Certainly it has much to do with sheer spectacle — the towering masts draped with billowing canvas and intricate rigging.
But if size matters, so do the more subtle qualities of these exquisite antiques. Tall ships transport us into our region's history. The fleet now sailing Puget Sound followed the same route, using essentially the same technology used by Gray and Capt. James Cook and Sir Francis Drake.
Each was looking for the fabled Straits of Annian, the shortcut to the riches of Asia that would cut thousands of miles and months of travel time between Europe and the riches of Asia.
Once discovered 200 years ago, the straits failed to provide a shortcut, but did provide access to an extraordinary landscape laden with other kinds of riches.
My shipmates offered still more reasons to go sailing. "People are tired of dealing with computers," Becker suggested. "People want to have adventures where they rely on their own skill and ingenuity."
Kellick agreed. "I think tall ships provide an index to our natural selves," he said. "So much of our lives are artificial ...
"Sailing a tall ship is real. It's a genuine challenge. You have to learn something about the physics of wind and wood and sails. You have to learn a new language. You have to work with people you don't know and may not like very much. Eventually you're going to find yourself in a hairy situation, and the only solution is to rely on yourself and on your shipmates."
In our four-day voyage, we encountered nothing more challenging than a moderate northerly and young seasick sailor. But we still managed to learn a few things.

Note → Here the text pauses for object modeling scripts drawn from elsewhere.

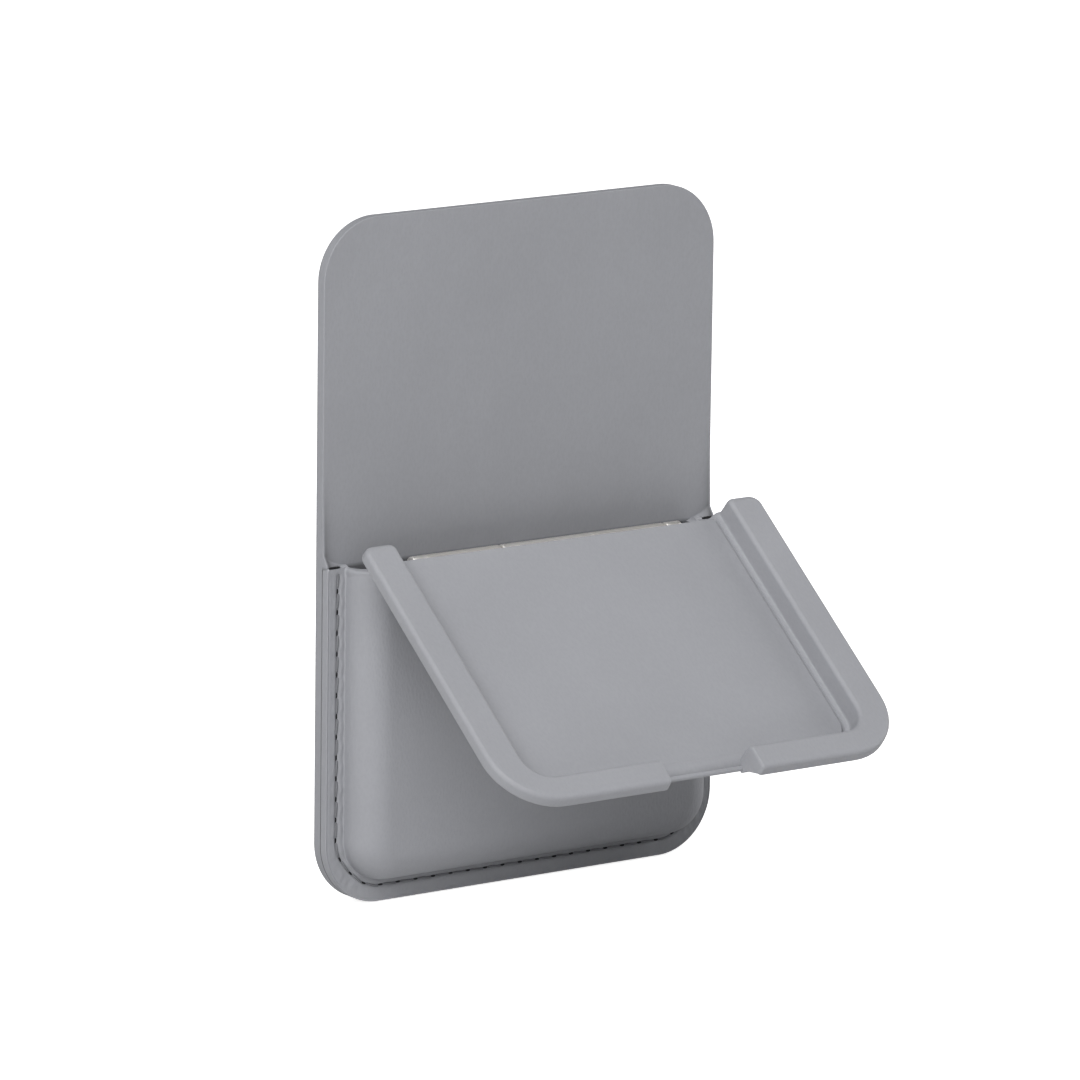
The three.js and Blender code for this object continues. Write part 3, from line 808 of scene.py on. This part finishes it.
bmesh.ops.bevel(
    body,
    geom=[e for e in body.edges if in_mouth(e)],
    offset=0.22,
    segments=3,
    profile=0.5,
    affect="EDGES",
    clamp_overlap=True,
)
pocket_cover = make("cover_pocket", body, BACK_PLACE, cover_mat, "back", angle=45)
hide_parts("pocket_skin")


# Stitches: each one dives into a needle hole at both ends
SEAM_FLOOR = GROOVE_DEPTH - FLANGE_FRONT
STITCH_GAP = 0.7
STITCH_RISE, STITCH_DIVE = 0.14, -0.14
STITCH_RADIUS, STITCH_TIP = 0.17, 0.12
STITCH_LEAN, LEAN_SPREAD = 0.09, 0.03
HOLE_LENGTH = 0.9
HOLE_TIP, HOLE_SWELL = 0.03, 0.19
SEAM_RUNS = (
    ("left", SIDE_RUN), ("turn_left", TURN_RUN), ("low", 2 * CORNER_X),
    ("turn_right", TURN_RUN), ("right", SIDE_RUN),
)


def on_seam(along, across=0.0):
    """The point at a length along the seam, and a distance across it."""
    along = min(max(along, 0.0), SEAM_LENGTH)
    out = seam_out(along) + across
    for kind, run in SEAM_RUNS:
        if along <= run or kind == "right":
            share = min(along / run, 1.0)
            if kind == "right":
                share = 1 - share
            return pocket_point(kind, share, out, 0.0, FLANGE_HIGH - 0.6)
        along -= run


def tube(bm, points, radii, sides=8, flat=1.0):
    """A round or flattened rod along points."""
    rows = []
    points = [Vector(p) for p in points]
    for i, point in enumerate(points):
        along = (points[min(i + 1, len(points) - 1)] - points[max(i - 1, 0)]).normalized()
        side = along.cross(Vector((0, 1, 0))).normalized()
        up = side.cross(along).normalized()
        rows.append([
            point
            + side * (radii[i] * math.cos(2 * math.pi * k / sides))
            + up * (radii[i] * flat * math.sin(2 * math.pi * k / sides))
            for k in range(sides)
        ])
    skin(bm, rows)


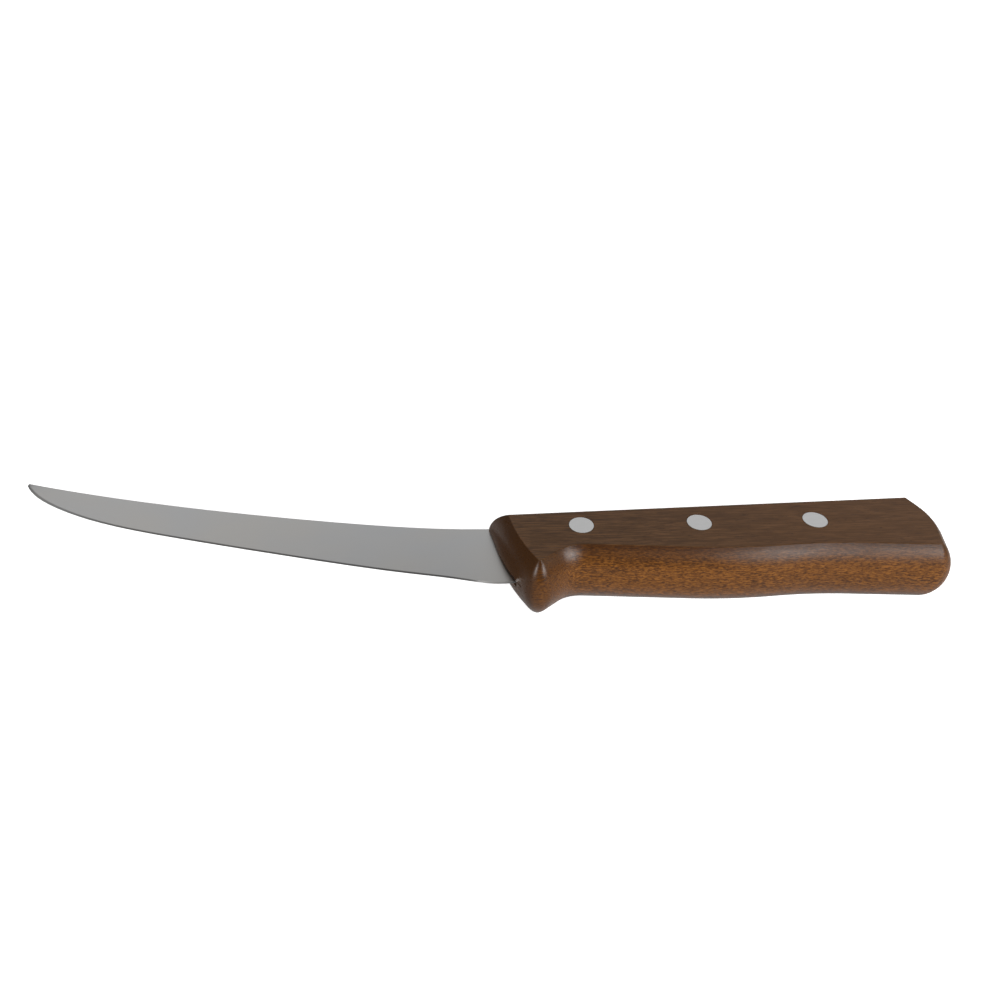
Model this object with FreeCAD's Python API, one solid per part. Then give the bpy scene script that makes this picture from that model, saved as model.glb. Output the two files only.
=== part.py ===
"""Curved boning knife: a ground steel blade whose tang sits in a saw slot of a one-piece wooden
handle, held by three cutlery rivets, each a solid stud pressed into a tubular barrel.

Millimetres. The knife lies on the flat side of its handle, as it does on a table: +X runs from
the tip to the butt, +Y from the cutting edge to the spine, and +Z up through the thickness.
Shapes are drawn with x and y measured from the axis of the front rivet, then moved so that the
origin is the centre of the knife's bounding box, on the table.
"""
import FreeCAD, Part
import math
import os

V = FreeCAD.Vector

# ---- Handle -------------------------------------------------------------------------------------
HANDLE_THICKNESS = 19.2
MID_Z = HANDLE_THICKNESS / 2
ROUND_DEPTH = 4.4        # how far the round-over runs in from the outline, all the way round
SPINE_SLOPE = 0.0355     # rise of the handle's spine towards the butt
SPINE_AT_RIVET = 10.5    # height of that spine above the front rivet's axis
MITRE_SOFTENING = 0.4    # radius on the ridges at the two upper corners
ARRIS_RADIUS = 0.35      # where the flat sides meet the round-over

# Widest outline of the handle, at half thickness, anticlockwise from the upper front corner:
# corner x, corner y, radius. A zero radius is a sharp corner, where the round-overs meet in a mitre.
HANDLE_OUTLINE = [
    (-25.5, SPINE_AT_RIVET - 25.5 * SPINE_SLOPE, 0.0),   # front, at the blade's spine
    (-21.8, -8.0, 60.0),                                 # front face leans back
    (-14.5, -21.65, 5.0),                                # beak that guards the finger
    (-3.1, -12.4, 8.0),                                  # finger notch
    (42.0, -15.9, 160.0),                                # belly
    (67.0, -14.2, 150.0),                                # waist
    (102.2, -16.65, 5.5),                                # lower corner of the butt
    (106.25, 0.8, 22.0),                                 # rounded butt
    (101.1, SPINE_AT_RIVET + 101.1 * SPINE_SLOPE, 0.0),  # upper corner of the butt
]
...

Sailing ships, after all, are not so much about going someplace. They are about getting away. Anybody who has ever gone to sea knows that much of the appeal has to do with leaving day-to-day problems and worries behind on the dock. For the duration of a voyage, be it an afternoon or a month, the sailor's only problem is to find the wind and harness it.
The destination is irrelevant. The ship is the destination.
And all the better if the ship is a tall one.